Parties' Submissions

  • Plaintiff-Appellant: Argued that the district court improperly ruled that the statute of limitations had run on the Plaintiff’s complaint, relying on precedent regarding the tolling and applicable time for the running of the limitations period in cases involving an installment contract. Also argued that an unpublished opinion expanded the precedent in a way that provided a new legal argument not available at the time of the first motion to reconsider.
  • Defendant-Appellee: Agreed with the proposed disposition to affirm the district court's order denying the Plaintiff's second motion to reconsider.
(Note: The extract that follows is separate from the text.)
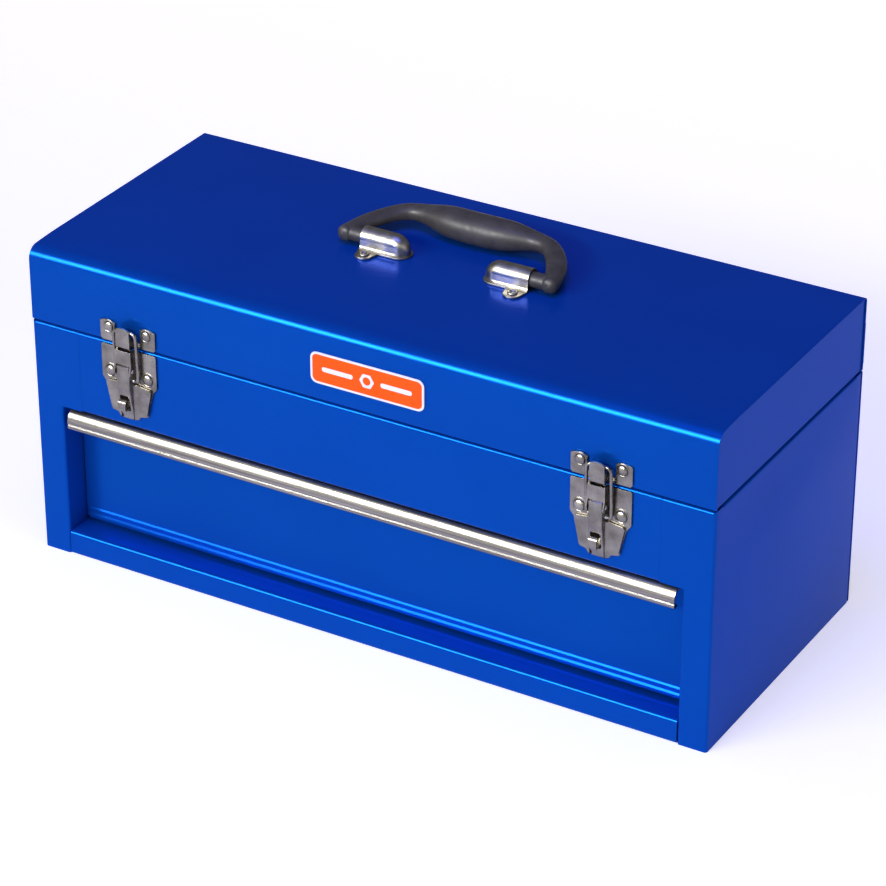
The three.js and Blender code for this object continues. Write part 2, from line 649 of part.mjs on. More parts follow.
/** Keeper on the lid: two riveted ears, and between them a claw that opens upwards. */
function keeperPlate(name) {
  const ears = SIDES.map(([, side]) => {
    const [u0, u1] = mirrored(side, [KEEPER_EAR, LATCH_HALF]);
    const crown = [-1, -0.5, 0, 0.5, 1].map((t) =>
      [KEEPER_TOP - KEEPER_CROWN * t * t, (u0 + u1) / 2 + ((u1 - u0) / 2) * t]);
    return prism('y', [[KEEPER_BOTTOM, u0], ...crown, [KEEPER_BOTTOM, u1]], outwards(PLATE_V));
  });
  const claw = folded([[0, KEEPER_BOTTOM], [-CLAW_V, KEEPER_BOTTOM], [-CLAW_V, KEEPER_TOP]], PLATE)
    .map(([y, z]) => [Math.min(y, -GAP), z]);
  const bridge = block([-LATCH_HALF + SHEET, LATCH_HALF - SHEET], outwards(PLATE_V),
    [KEEPER_BOTTOM, KEEPER_BOTTOM + KEEPER_BRIDGE]);
  return piece(name, join(...ears, bridge, prism('x', claw, [-CLAW_HALF, CLAW_HALF])), nickel);
}

/** Outline of the base plate, as heights and widths: wide at the rivets, stepped in below them. */
function baseOutline() {
  const [up, inwards] = BASE_FOOT_CHAMFER;
  const right = [
    [BASE_TOP, LATCH_HALF], [BASE_SHOULDER, LATCH_HALF], [BASE_WAIST, BASE_WAIST_HALF],
    [BASE_FOOT + up, BASE_FOOT_HALF], [BASE_FOOT, BASE_FOOT_HALF - inwards],
  ];
  return [...right, ...right.map(([z, u]) => [z, -u]).reverse()];
}

/** The hole for a latch pin, right across the latch. */
const pinHole = ({ v, z }, radius) => barX(radius + PIN_FIT, [-LATCH_HALF, LATCH_HALF], -v, z);

/** The channel that carries the lever: a bridge at the top and an ear on each side of the pin. */
function leverChannel() {
  const { v, z } = LEVER_PIN;
  const low = z - EAR_R - EAR_R / 2;
  const ear = [
    [-GAP, BASE_TOP], [-CHANNEL_V, BASE_TOP], [-CHANNEL_V, CHANNEL_BOTTOM],
    ...arc(-v, z, EAR_R, Math.PI, 1.6 * Math.PI, 5), [-GAP - PLATE / 2, low], [-GAP, low],
  ];
  const wall = CHANNEL_HALF - SHEET;
  const ears = SIDES.map(([, side]) => prism('x', ear, mirrored(side, [wall, CHANNEL_HALF])));
  const bridge = block([-CHANNEL_HALF, CHANNEL_HALF], [-CHANNEL_V, -CHANNEL_V + PLATE],
    [CHANNEL_BOTTOM, BASE_TOP]);
  return cut(join(bridge, ...ears), pinHole(LEVER_PIN, LEVER_PIN_R));
}

/** The padlock staple: a strip bent out of the base plate, which passes through the lever's slot. */
function staple() {
  const [low, high] = STAPLE_Z;
  const root = -GAP - PLATE / 2;
  const line = [[root, high], [-STAPLE_V, high], [-STAPLE_V, low], [root, low]];
  return prism('x', folded(line, PLATE), [-STAPLE_HALF, STAPLE_HALF]);
}

function basePlate(name) {
  const inside = CHANNEL_HALF - SHEET;
  const window = block([-inside, inside], [-2 * PLATE, 2 * PLATE],
    [LEVER_PIN.z - LEVER_TAIL, LEVER_PIN.z + LEVER_TAIL]);
  const plate = cut(prism('y', baseOutline(), outwards(PLATE_V)), window);
  return piece(name, join(plate, leverChannel(), staple()), nickel);
}

/** Side view of the lever's channel: high at the pin, falling to the plate at its foot. */
function leverSide(wall) {
  const { v, z } = LEVER_PIN;
  const front = LEVER_V - wall;
  const back = wall ? 0 : LEVER_BACK_V;
  const foot = LEVER_BOTTOM + (wall ? LEVER_FOOT_WALL : 0);
  const radius = LEVER_NOSE_R - wall;
  return [
    [-back, foot], [-(LEVER_FOOT_V - wall), foot],
    ...LEVER_CREST.map(([crest, height]) => [-(crest - wall), height]),
    [-front, z + LEVER_NOSE_R / 2],
    ...arc(-v, z, radius, Math.PI * 0.76, Math.PI * 0.34, 5),
    [-v + radius * 0.75, z - SHEET], [-back, z - LEVER_TAIL],
  ];
}

/** The lever: a channel over the pin, with wings that spread over the foot of the base plate. */
function lever(name) {
  const wings = [
    [WING_TOP, LEVER_HALF - SHEET], [WING_TOP - 1, WING_HALF / 2], [BASE_WAIST - 1, WING_HALF],
    ...[[5, 1.5], [1, -1.5], [0, -4]].map(([up, out]) => [LEVER_BOTTOM + up, WING_FOOT_HALF + out]),
  ];
  const sheetV = outwards([LEVER_BACK_V, LEVER_BACK_V + SHEET]);
  const inside = LEVER_HALF - LEVER_WALL;
  const hollow = prism('x', leverSide(LEVER_WALL), [-inside, inside]);
  const flat = prism('y', [...wings, ...wings.map(([z, u]) => [z, -u]).reverse()], sheetV);
  const shape = cut(
    join(prism('x', leverSide(0), [-LEVER_HALF, LEVER_HALF]), flat),
    hollow,
    block([-SLOT_HALF, SLOT_HALF], [-STAPLE_V, 0], SLOT_Z),
    pinHole(LEVER_PIN, LEVER_PIN_R),
    pinHole(LINK_PIN, LINK_PIN_R),
  );
  return piece(name, shape, nickel);
}

const latchPin = (name, { v, z }, radius, half) =>
  piece(name, barX(radius, [-half, half], -v, z, 12), zincSteel);

/** Wire loop around the claw: its foot turns in towards the link pin, its bar crosses at the top. */
function drawLoop(name) {
  const path = new THREE.CurvePath();
  const foot = LEVER_HALF + PIN_OVERHANG + GAP;
  const corners = [
    [-foot, 0], [-LOOP_HALF, 0], [-LOOP_HALF, LOOP_LENGTH],
    [LOOP_HALF, LOOP_LENGTH], [LOOP_HALF, 0], [foot, 0],
  ].map(([u, s]) => new THREE.Vector3(u, 0, s));
  let from = corners[0];
  for (let i = 1; i < corners.length - 1; i += 1) {
    const corner = corners[i];
    const round = Math.min(LOOP_CORNER, corner.distanceTo(corners[i - 1]) * 0.9,
      corner.distanceTo(corners[i + 1]) * 0.9);
    const enter = corner.clone().add(from.clone().sub(corner).setLength(round));
    const leave = corner.clone().add(corners[i + 1].clone().sub(corner).setLength(round));
    path.add(new THREE.LineCurve3(from, enter));
    path.add(new THREE.QuadraticBezierCurve3(enter, corner, leave));
    from = leave;
  }
  path.add(new THREE.LineCurve3(from, corners.at(-1)));
  const section = new THREE.Shape().absarc(0, 0, LOOP_WIRE_R, 0, 2 * Math.PI);
  const wire = new THREE.ExtrudeGeometry(section, { steps: 60, curveSegments: 4, extrudePath: path });
  const loop = piece(name, geometryOf(solid(wire)), nickel);
  loop.position.set(0, -LINK_PIN.v, LINK_PIN.z);
  loop.rotation.x = LOOP_LEAN;
  return loop;
}

/** One whole latch, both halves, in its own group on the front. */
function latch(word, side) {
  const group = new THREE.Group();
  group.position.set(LATCH_X * side, FRONT, 0);
  const onPlate = -PLATE_V[1] - GAP;
  const rivets = [['keeper', KEEPER_RIVET_Z, 3.6, 1.9], ['latch_base', BASE_RIVET_Z, 4, 2.2]];
  for (const [half, z, radius, height] of rivets) {
    for (const [place, way] of SIDES) {
      const rivet = rivetHead(`${word}_${half}_${place}_rivet`, radius, height, nickel);
      rivet.position.set(RIVET_U * way, onPlate, z);
      rivet.rotation.x = Math.PI / 2;
      group.add(rivet);
    }
  }
  group.add(
    keeperPlate(`${word}_keeper`), basePlate(`${word}_latch_base`), lever(`${word}_lever`),
    latchPin(`${word}_lever_pin`, LEVER_PIN, LEVER_PIN_R, CHANNEL_HALF + GAP),
    latchPin(`${word}_link_pin`, LINK_PIN, LINK_PIN_R, LEVER_HALF + PIN_OVERHANG),
    drawLoop(`${word}_draw_loop`),
  );
  return group;
}

// ---------------------------------------------------------------- assembly

const toolBox = new THREE.Group();

const body = new THREE.Group();
body.add(...SIDES.map(([word, side]) => sidePanel(`${word}_side_panel`, side)));
body.add(backPanel(), frontUpperPanel(), frontLowerRail());
body.add(floorPan('bottom_pan', 0, FRONT + RECESS + 0.5, bluePaint));
body.add(floorPan('divider_shelf', SHELF_Z, FRONT + 2 * SHEET + 2 * GAP, bluePaint));
body.add(...SIDES.map(([word, side]) => outerSlide(`${word}_outer_slide`, side)));
body.add(hingeBodyLeaf(), hingePin());

const lid = new THREE.Group();
lid.add(lidShell(), badge(), hingeLidLeaf());
lid.add(...SIDES.map(([word, side]) => lidEnd(`${word}_lid_end`, side)));
lid.add(...handleSet());

const drawer = new THREE.Group();
drawer.add(drawerTray(), drawerFront(), drawerPull());
drawer.add(...SIDES.map(([word, side]) => innerSlide(`${word}_inner_slide`, side)));

toolBox.add(body, lid, drawer, ...SIDES.map(([word, side]) => latch(word, side)));

export default toolBox;
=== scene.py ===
"""The looks of a sheet-steel tool chest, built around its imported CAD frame.

Lengths in this script are millimetres and become metres where a mesh is made. X runs to the right,
Y to the back and Z up. The front faces -Y.
"""

import math

import bmesh
import bpy
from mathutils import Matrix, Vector

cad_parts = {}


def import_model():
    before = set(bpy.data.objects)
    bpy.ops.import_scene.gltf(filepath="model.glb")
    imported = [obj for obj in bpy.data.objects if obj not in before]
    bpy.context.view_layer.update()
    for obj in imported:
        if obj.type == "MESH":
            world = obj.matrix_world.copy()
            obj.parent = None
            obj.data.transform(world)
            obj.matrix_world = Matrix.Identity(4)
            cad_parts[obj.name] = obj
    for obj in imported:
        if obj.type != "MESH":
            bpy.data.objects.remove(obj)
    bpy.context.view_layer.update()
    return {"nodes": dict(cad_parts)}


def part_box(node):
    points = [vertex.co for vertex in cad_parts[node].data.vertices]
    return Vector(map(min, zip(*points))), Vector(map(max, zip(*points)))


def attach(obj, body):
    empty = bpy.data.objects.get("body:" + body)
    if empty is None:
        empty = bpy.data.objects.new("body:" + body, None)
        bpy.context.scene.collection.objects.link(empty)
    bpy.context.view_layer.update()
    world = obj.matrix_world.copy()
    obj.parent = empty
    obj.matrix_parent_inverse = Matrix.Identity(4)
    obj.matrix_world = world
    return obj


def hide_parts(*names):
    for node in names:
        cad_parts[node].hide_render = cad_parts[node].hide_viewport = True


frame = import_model()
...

Requested damages based on malicious prosecution, although no counterclaim was filed below.

Legal Issues

  • Whether the district court erred in ruling that the statute of limitations had run on the Plaintiff’s foreclosure complaint.
  • Whether the Plaintiff could rely on an unpublished opinion to argue for a practical remedy that was allegedly unavailable at the time of the first motion to reconsider.
  • Whether exceptional circumstances exist that warrant setting aside the judgment under Rule 1-060(B)(6).

Disposition

  • The district court's order denying Plaintiff’s second motion to reconsider the dismissal of its foreclosure complaint was affirmed.

Reasons

  • The Court of Appeals, with Judge Megan P. Duffy writing the opinion, concurred by Judges Kristina Bogardus and Jacqueline R. Medina, found that successive motions to reconsider do not extend the time for appealing the underlying judgment and cannot be used to appeal the underlying judgment for simple legal error. The Plaintiff's reliance on LSF9 Master Participation Trust v. Sanchez and the subsequent unpublished opinion, Moreno v. Bank of America, was misplaced as Moreno did not create new law but simply applied Sanchez. The Court also found unpersuasive the Plaintiff's argument that exceptional circumstances warranted setting aside the judgment under Rule 1-060(B)(6), as it was predicated on an erroneous claim that Moreno expanded Sanchez in a significant way (paras 1-7).